Esta mirada revela algo crucial: la experiencia puede sentirse igual, pero la intención detrás viene de lugares completamente distintos. De la vergüenza, del miedo, del vacío afectivo, del poder o de la agresión directa. La conducta puede parecer la misma; el alma del que la ejecuta no.
Víctima de gaslighting
Ahora bien, lo importante —a mi juicio— no es quién cocina la distorsión, sino quién se la come. Porque el gaslighting, venga de donde venga, se vive siempre desde el mismo lugar: la confusión que nace cuando una persona empieza a desconfiar de sí misma. La víctima no está analizando estructuras de personalidad; está tratando de entender por qué su memoria se siente borrosa, por qué su intuición perdió peso, por qué su emoción parece exagerada incluso en su propia cabeza.
El daño no está en la mentira puntual, sino en la erosión de la brújula interna. Ese momento en que ya no sabes si estás recordando mal, sintiendo mal, interpretando mal o si, definitivamente, “el problema eres tú”.
La autoestima se desgasta, la ansiedad sube, el sueño se fragmenta y aparece esa sensación tan chilena de “perdón por existir”. En lo familiar, empiezas a caminar con cuidado para no molestar, das explicaciones de más, ocultas partes de tu vida. En lo social, te aíslas: cuentas menos, dudas más, temes sonar “dramática”. Tu mundo se achica. Tu identidad también.
Con el tiempo, cuando la relación continúa, vivir así se parece a habitar una casa donde las luces parpadean todo el día. Al principio molesta; luego confunde; después te acostumbras. Pierdes nitidez. Ya no sabes qué quieres, qué sientes o qué recuerdas: solo sabes lo que el otro afirma. La duda se vuelve compañera diaria: “¿Y si estoy exagerando?”, “¿y si soy yo?”, “¿y si él tiene razón?”. El silencio deja de ser decisión y se vuelve forma de sobrevivir.
Es como caminar dentro de un mapa donde todos los caminos llevan al mismo lugar: la culpa. Dejas de preguntarte “¿qué está pasando?” y empiezas a preguntarte “¿qué me pasa a mí?”. Y quedarse, por dentro, empieza a sentirse como perderse lentamente.
Mantener el radar encendido
Por eso vale la pena mantener el radar encendido para esas señales que casi no se ven. No las gigantes con luces LED y banda sonora de suspenso —esas las detecta hasta tu mamá—, sino las pequeñas, las de bolsillo, las que uno barre bajo la alfombra emocional porque “no es para tanto”.
A veces la alerta no llega como portazo: aparece en un “yo nunca dije eso”, un “estás exagerando”, o ese clásico que ya debería tener categoría de cliché patrimonial: “tú siempre tan sensible”.
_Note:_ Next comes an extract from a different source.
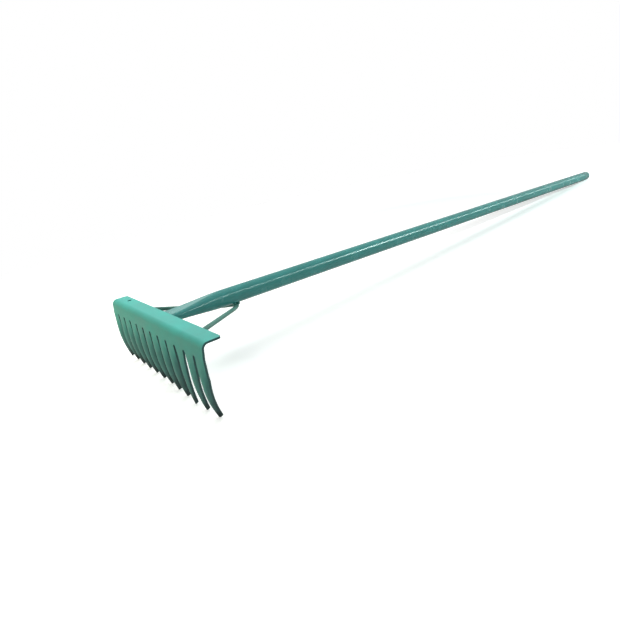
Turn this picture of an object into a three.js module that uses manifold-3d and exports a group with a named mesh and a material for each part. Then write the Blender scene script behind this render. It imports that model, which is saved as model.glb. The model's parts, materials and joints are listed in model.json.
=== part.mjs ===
// Garden rake, all steel: a pressed head with stiff curved tines, a straight tube handle flattened where
// it passes under the head's flange, a bent rod brace under the handle, and the weld beads that join them.
//
// Millimetres, +Z up. The rake lies as it is put down: tine tips and the far end of the handle on the
// ground, head towards -Y, handle towards +Y. The origin is the middle of its box, on the ground.
import * as THREE from "three";
import { mergeVertices } from "three/addons/utils/BufferGeometryUtils.js";
import Module from "manifold-3d";

const wasm = await Module();
wasm.setup();

// ---- Driving dimensions ----

// Pressed head. Depths are measured down from the top of the flange, and distances back from the line
// where the flange's top would meet the plate's front face if the bend were sharp. Each tine is pressed
// into a gutter, whose depth is how far its edges stand back from its middle and whose run-in is the
// share of its length over which that depth is reached, and from there its tip loses the fade's share.
// Its turn is how far back its right edge stands.
const sheet = 2.5;
const flangeDepth = 23.2;
const bendRadius = 8;
const plateLean = THREE.MathUtils.degToRad(7);
const tineCount = 12;
const tinePitch = 25.9;
const outerTineToEnd = 10;
const slotWidth = 6;
const slotTopDepth = 18.2;
const tineTipWidth = 7;
const tineTipDepth = 92;
const tineCurveStartDepth = 29;
const tineCurveRadius = 145;
const gutterDepth = 3;
const gutterRunIn = 0.35;
const gutterFade = 0.3;
const tineTurn = 1.2;
const hangHoleDiameter = 6;
const hangHoleFromEnd = 36;
const flangeCornerRadius = 4;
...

Ojo con esa última. Parece inofensiva, casi ternura disfrazada. Pero es una alerta fina. Cuando alguien empieza a etiquetar tus emociones como “demasiado”, lo que está diciendo —sin decirlo— es que tu sentir es un problema a corregir o, idealmente, a silenciar.
La primera vez confunde; la segunda incomoda; a la tercera ya estás pidiendo perdón por sentir. Esa frase convierte tu emoción en falla técnica, tu intuición en exageración y tu reacción en exceso. Y ahí, sin notarlo, revisas lo que sientes como si viniera con error de fábrica.
Cuando alguien necesita que achiques tu mundo emocional para que el vínculo funcione, la relación ya es más estrecha que el espacio entre el metro y el andén.